Du temps qu’il était professeur, avec sa collègue d’arts plastiques, Emme avait monté dans son établissement une exposition sur l’aquarelliste. À partir d’affiches prêtées par Jean, d’agrandissements d’aquarelles tirées de son LILLES FOLIES, élèves et collègues avaient découvert les influences (PIRANESE et EICHER), la vision onirique à partir des angles de prise de vue démultipliés, des perspectives et des couleurs. Tout un Lille disparu de la Porte d’eau au canal de la Basse Deûle aujourd’hui tristounette avenue du Peuple Belge, avait surgi. Jean, mémoire colorée de la cité et appel à résurrection. Les professeurs avaient attendu la validation de leur travail avec l’émoi ressenti d’ordinaire pour une inspection. Jean l’exigeant leur avait donné quittus, rencontré la communauté éducative et posé pour un bel article dans La Voix du Nord. Allélujah !

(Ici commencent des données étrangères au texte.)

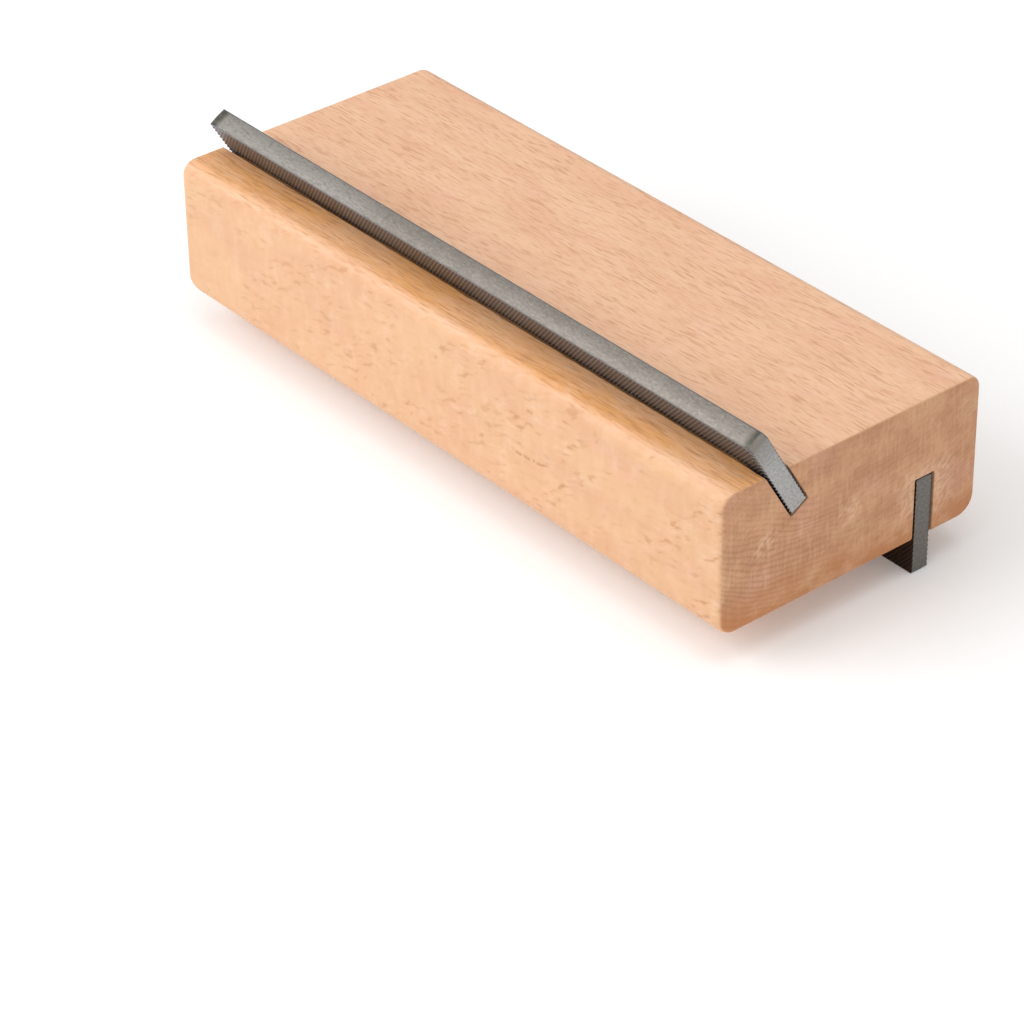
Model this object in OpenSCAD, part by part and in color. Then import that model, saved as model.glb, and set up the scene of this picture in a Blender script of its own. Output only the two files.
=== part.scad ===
// Two-way fret end file: a hardwood guide block that carries two flat files.
// The bevel file leans out of the top face, and the edge file stands square out of the bottom face.
// Frame: X along the block, Y across it, Z up. The origin is the centre of the flat bottom face.
// The near side is the long side at -Y, beside the bevel file. The far side is at +Y.

/* [Block] */
// Length of the block, along the files
block_l = 150; // [120:1:180]
// Width of the block
block_w = 59.4; // [55:0.1:64]
// Height of the block
block_h = 28.2; // [27:0.1:34]
// Radius of the near side's top edge
near_top_r = 3; // [1:0.5:5]
// Radius of the near side's bottom edge
near_bottom_r = 3.5; // [1:0.5:5]
// Radius of the far side's top edge
far_top_r = 3; // [1:0.5:5]
// Radius of the far side's bottom edge
far_bottom_r = 4; // [1:0.5:5]
// Radius of the end faces' top and bottom edges
end_edge_r = 1; // [0.5:0.1:3]
// Radius of the block's four upright corners
upright_r = 1.2; // [0.5:0.1:3]

/* [Files] */
// Length of each file, from the block's +X end face
file_l = 148; // [110:1:150]
// Width of each file, from its buried edge to its outer edge
file_w = 19.2; // [17:0.1:20]
// Thickness of each file over the tips of its teeth
file_t = 3.9; // [3:0.1:4.5]
// Cut at the corners of each file's outer edge
corner_cut = 0.8; // [0.2:0.1:2]
// Length of the cut at the edge file's buried corner, at -X
buried_cut_l = 7; // [3:0.5:10]
// Height of that cut
buried_cut_h = 3.6; // [2:0.1:5]

/* [Teeth] */
// Distance from one tooth to the next, square to the teeth
tooth_pitch = 0.67; // [0.6:0.01:1.2]
// Depth of the teeth
tooth_depth = 0.22; // [0.1:0.01:0.3]
// Width of the flat at the tip of a tooth
tooth_land = 0.08; // [0.04:0.01:0.15]
// Length of a tooth's steep cutting side, measured along the row
tooth_rise = 0.06; // [0.02:0.01:0.1]
// Slant of the teeth, from square across the file
tooth_slant = 42; // [15:0.5:50]

/* [Bevel kerf] */
// Lean of the bevel file away from upright
bevel_angle = 30.5; // [25:0.5:35]
// Distance from the near side to the kerf's mouth
bevel_inset = 9.4; // [8:0.1:12]
// Length of the bevel file above the block, along its lean
bevel_reach = 9; // [7:0.1:10]
// Gap on each wide side of the bevel file
bevel_gap = 0.3; // [0.2:0.05:0.5]
// Gap under the bevel file's buried edge
bevel_under = 0.4; // [0.2:0.05:0.6]

/* [Edge kerf] */
// Distance from the far side to the kerf
edge_inset = 10.4; // [9:0.1:14]
// Length of the edge file below the block
edge_reach = 6.6; // [5:0.1:8]
// Gap on the far side of the edge file
edge_far_gap = 0.6; // [0.3:0.05:0.7]
// Gap on the near side of the edge file
edge_near_gap = 0.15; // [0.1:0.01:0.25]
// Gap over the edge file's buried edge
edge_over = 0.2; // [0.15:0.05:0.6]

/* [Adhesive] */
// Distance from each end of the block to the adhesive
glue_setback = 3; // [2:0.5:8]
// Distance from a kerf's mouth to the adhesive
glue_drop = 2; // [1.8:0.1:4]

/* [Hidden] */
round_fn = 64;
overrun = 5;
beech = [0.93, 0.76, 0.6];
file_steel = [0.42, 0.43, 0.44];
dark_steel = [0.3, 0.3, 0.31];
epoxy = [0.5, 0.38, 0.22];

file_x = (block_l - file_l) / 2;

bevel_kerf_w = file_t + 2 * bevel_gap;
bevel_kerf_d = file_w - bevel_reach + bevel_under;
bevel_kerf_y = -block_w / 2 + bevel_inset + bevel_kerf_w / 2 / cos(bevel_angle);

edge_kerf_w = file_t + edge_near_gap + edge_far_gap;
edge_kerf_d = file_w - edge_reach + edge_over;
edge_kerf_y = block_w / 2 - edge_inset - edge_kerf_w / 2;
// The edge file's place across its kerf. The kerf's own Y runs towards the near side.
edge_file_shift = (edge_far_gap - edge_near_gap) / 2;

tooth_count = ceil((file_l * cos(tooth_slant) + file_w * sin(tooth_slant)) / tooth_pitch) + 2;
tooth_row_l = tooth_count * tooth_pitch;

// Carries a shape from the bevel kerf's frame to its place. In that frame the origin is the middle
// of the kerf's mouth, Z runs out of the block along the file's lean, and Y through its thickness.
module at_bevel_kerf() {
    translate([0, bevel_kerf_y, block_h])
        rotate([bevel_angle, 0, 0])
            children();
}

// The same for the edge kerf, whose Z runs straight down out of the block.
module at_edge_kerf() {
    translate([0, edge_kerf_y, 0])
        rotate([180, 0, 0])
            children();
}

// Rectangle from the origin to [w, h] with its own radius at each corner, anticlockwise from the origin.
module rounded_rectangle(w, h, r1, r2, r3, r4) {
    polygon([[r1, 0], [w - r2, 0], [w, r2], [w, h - r3], [w - r3, h], [r4, h], [0, h - r4], [0, r1]]);
    translate([r1, r1]) circle(r = r1, $fn = round_fn);
    translate([w - r2, r2]) circle(r = r2, $fn = round_fn);
    translate([w - r3, h - r3]) circle(r = r3, $fn = round_fn);
    translate([r4, h - r4]) circle(r = r4, $fn = round_fn);
}

// The block's cross-section, run along its length.
module block_section() {
    translate([-block_l / 2, -block_w / 2, 0])
        rotate([90, 0, 90])
            linear_extrude(height = block_l)
                rounded_rectangle(block_w, block_h, near_bottom_r, far_bottom_r, far_top_r, near_top_r);
}

// The block's outline from the side, run across its width.
module block_elevation() {
    translate([-block_l / 2, block_w / 2, 0])
        rotate([90, 0, 0])
            linear_extrude(height = block_w)
                rounded_rectangle(block_l, block_h, end_edge_r, end_edge_r, end_edge_r, end_edge_r);
}

// The block's outline from above, run up its height.
module block_plan() {
    translate([-block_l / 2, -block_w / 2, 0])
        linear_extrude(height = block_h)
            rounded_rectangle(block_l, block_w, upright_r, upright_r, upright_r, upright_r);
}

// The saw cut for a file in its kerf frame: a slot of width w that goes d into the block.
module kerf(w, d) {
    translate([-block_l / 2 - overrun, -w / 2, -d])
        cube([block_l + 2 * overrun, w, d + overrun]);
}

module guide_block() {
    color(beech)
        difference() {
            intersection() {
                block_section();
                block_elevation();
                block_plan();
            }
            at_bevel_kerf() kerf(bevel_kerf_w, bevel_kerf_d);
            at_edge_kerf() kerf(edge_kerf_w, edge_kerf_d);
        }
}

// A plain file blank, centred, with its length along X, its thickness along Y and its outer edge at +Z.
// The corner at -X and -Z, buried in the block, can have a cut of its own.
module file_blank(cut_l = 0.3, cut_h = 0.3) {
    x = file_l / 2;
    z = file_w / 2;
    rotate([90, 0, 0])
        linear_extrude(height = file_t, center = true)
            polygon([
                [-x + cut_l, -z], [x, -z], [x, z - corner_cut], [x - corner_cut, z],
                [-x + corner_cut, z], [-x, z - corner_cut], [-x, -z + cut_h]
            ]);
}

// A row of teeth along the top of a deep bar: each has a steep side, a narrow flat tip and a long back.
module tooth_row() {
    tip = file_t / 2;
    root = tip - tooth_depth;
    teeth = [
        for (i = [0 : tooth_count - 1])
            for (p = [[0, root], [tooth_rise, tip], [tooth_rise + tooth_land, tip]])
                [i * tooth_pitch + p[0], p[1]]
    ];
    translate([-tooth_row_l / 2, 0])
        polygon(concat(teeth, [[tooth_row_l, root], [tooth_row_l, -file_t], [0, -file_t]]));
}

// A slab that is deeper than the file, with slanted teeth over its +Y face.
module toothed_slab() {
    rotate([0, -tooth_slant, 0])
        linear_extrude(height = file_l + file_w, center = true)
            tooth_row();
}

// A file blank with teeth cut in both wide faces. Each face's teeth slant the same way seen from outside.
module toothed_file(cut_l, cut_h) {
    intersection() {
        file_blank(cut_l, cut_h);
        toothed_slab();
        rotate([180, 0, 0]) toothed_slab();
    }
}

module bevel_file() {
    color(file_steel)
        at_bevel_kerf()
            translate([file_x, 0, bevel_reach - file_w / 2])
                toothed_file(0.3, 0.3);
}

module edge_file() {
    color(dark_steel)
        at_edge_kerf()
            translate([file_x, edge_file_shift, edge_reach - file_w / 2])
                toothed_file(buried_cut_l, buried_cut_h);
}

// The hardened adhesive in a kerf: the kerf's lower part, short of the block's ends, less the file in it.
module adhesive(w, d, file_shift, reach) {
    bed_l = block_l - 2 * glue_setback;
    difference() {
        translate([-bed_l / 2, -w / 2, -d])
            cube([bed_l, w, d - glue_drop]);
        translate([file_x, file_shift, reach - file_w / 2])
            file_blank();
    }
}

module bevel_file_adhesive() {
    color(epoxy)
        at_bevel_kerf()
            adhesive(bevel_kerf_w, bevel_kerf_d, 0, bevel_reach);
}

module edge_file_adhesive() {
    color(epoxy)
        at_edge_kerf()
            adhesive(edge_kerf_w, edge_kerf_d, edge_file_shift, edge_reach);
}

guide_block();
bevel_file();
edge_file();
bevel_file_adhesive();
edge_file_adhesive();
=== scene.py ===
"""Looks of a two-way fret end file: a beech block with a leaning bevel file and an upright edge file.

Lengths are metres in the part's frame: X along the block, Y across it, Z up, origin at the centre of the
block's flat bottom face. The near side is at -Y. Inside the materials, places are millimetres.
"""

import math
import random

import bmesh
import bpy
from mathutils import Matrix, Vector


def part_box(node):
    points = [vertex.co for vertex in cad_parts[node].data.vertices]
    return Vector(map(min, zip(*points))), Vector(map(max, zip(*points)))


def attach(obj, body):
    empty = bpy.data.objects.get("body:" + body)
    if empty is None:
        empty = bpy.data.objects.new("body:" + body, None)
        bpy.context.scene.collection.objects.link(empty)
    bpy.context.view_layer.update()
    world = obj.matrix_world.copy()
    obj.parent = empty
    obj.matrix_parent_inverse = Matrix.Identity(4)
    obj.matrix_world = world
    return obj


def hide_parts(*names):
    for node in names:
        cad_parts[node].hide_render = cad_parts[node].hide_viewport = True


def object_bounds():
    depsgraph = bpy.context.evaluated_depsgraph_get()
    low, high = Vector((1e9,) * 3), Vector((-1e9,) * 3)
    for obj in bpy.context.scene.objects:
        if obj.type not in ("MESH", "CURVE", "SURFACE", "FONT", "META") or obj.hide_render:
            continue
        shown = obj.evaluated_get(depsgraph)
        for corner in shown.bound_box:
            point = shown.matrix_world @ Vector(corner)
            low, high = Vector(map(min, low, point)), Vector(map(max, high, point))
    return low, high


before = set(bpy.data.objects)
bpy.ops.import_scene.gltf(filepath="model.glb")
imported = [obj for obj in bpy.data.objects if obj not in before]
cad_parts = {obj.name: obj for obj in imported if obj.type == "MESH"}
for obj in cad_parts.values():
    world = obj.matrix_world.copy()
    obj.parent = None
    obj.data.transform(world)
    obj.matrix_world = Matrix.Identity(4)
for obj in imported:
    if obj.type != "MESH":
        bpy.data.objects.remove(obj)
cad_low, cad_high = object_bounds()

MM = 0.001

# The block's box comes from the frame. Its long-edge roundings and its kerfs repeat the design's values.
BLOCK_LOW, BLOCK_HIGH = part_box("guide_block")
NEAR_TOP_R = 3.0 * MM
NEAR_BOTTOM_R = 3.5 * MM
FAR_TOP_R = 3.0 * MM
FAR_BOTTOM_R = 4.0 * MM
# The block's ends are rounded unevenly. These pairs are for the -X end and the +X end.
END_TOP_R = (1.4 * MM, 0.7 * MM)
END_BOTTOM_R = (2.6 * MM, 1.3 * MM)
UPRIGHT_R = (1.4 * MM, 1.2 * MM)
FILE_LENGTH = 148.0 * MM
FILE_WIDTH = 19.2 * MM
FILE_THICKNESS = 3.9 * MM
BEVEL_LEAN = math.radians(30.5)
BEVEL_KERF_WIDTH = 4.5 * MM
BEVEL_KERF_DEPTH = 10.6 * MM
BEVEL_KERF_INSET = 9.4 * MM
BEVEL_REACH = 9.0 * MM
EDGE_KERF_WIDTH = 4.65 * MM
EDGE_KERF_DEPTH = 12.8 * MM
EDGE_KERF_INSET = 10.4 * MM

# The middles of the kerfs' mouths, across the block.
BEVEL_KERF_Y = BLOCK_LOW.y + BEVEL_KERF_INSET + BEVEL_KERF_WIDTH / 2 / math.cos(BEVEL_LEAN)
EDGE_KERF_Y = BLOCK_HIGH.y - EDGE_KERF_INSET - EDGE_KERF_WIDTH / 2

# The camera's direction, roll and distance, its shift within its own plane, and its lens in millimetres.
CAMERA_AZIMUTH = math.radians(50.7)
CAMERA_ELEVATION = math.radians(33.85)
CAMERA_ROLL = math.radians(-0.83)
CAMERA_DISTANCE = 0.7186
CAMERA_ACROSS = -9.33 * MM
CAMERA_UP = -21.0 * MM
CAMERA_LENS = 139.1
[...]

Il n’aimerait sans doute pas le point de vue pris par cete chronique, le PATTOU, mais rendre hommage c’est prendre le risque de déplaire, de s’écarter de ce que furent les attentes, de ne pas chercher à tout prix concordance, validation, surtout pas bénédiction. Dans l’écriture comme dans l’amour, le dernier mot appartient au vivant ! Emme s’est toujours amusé de l’homonymie, sans jamais piper mot à l’aquarelliste, avec «patou» ce maousse chien des Pyrénnées. Queue longue et touffue, robe blanche, obstiné, il est prisé pour se montrer protecteur avec les siens et inspirant la crainte aux étrangers, capable de mettre en déroute vilains loups et redoutables ours. Jean s’était frotté souvent aux prédateurs.
Local et universel, disponible dans la proximité et éternel voyageur en partance pour l’ailleurs proche ou lointain, lucide et otpimiste raisonnable, Jean PATTOU, l’échelle d’un Géant.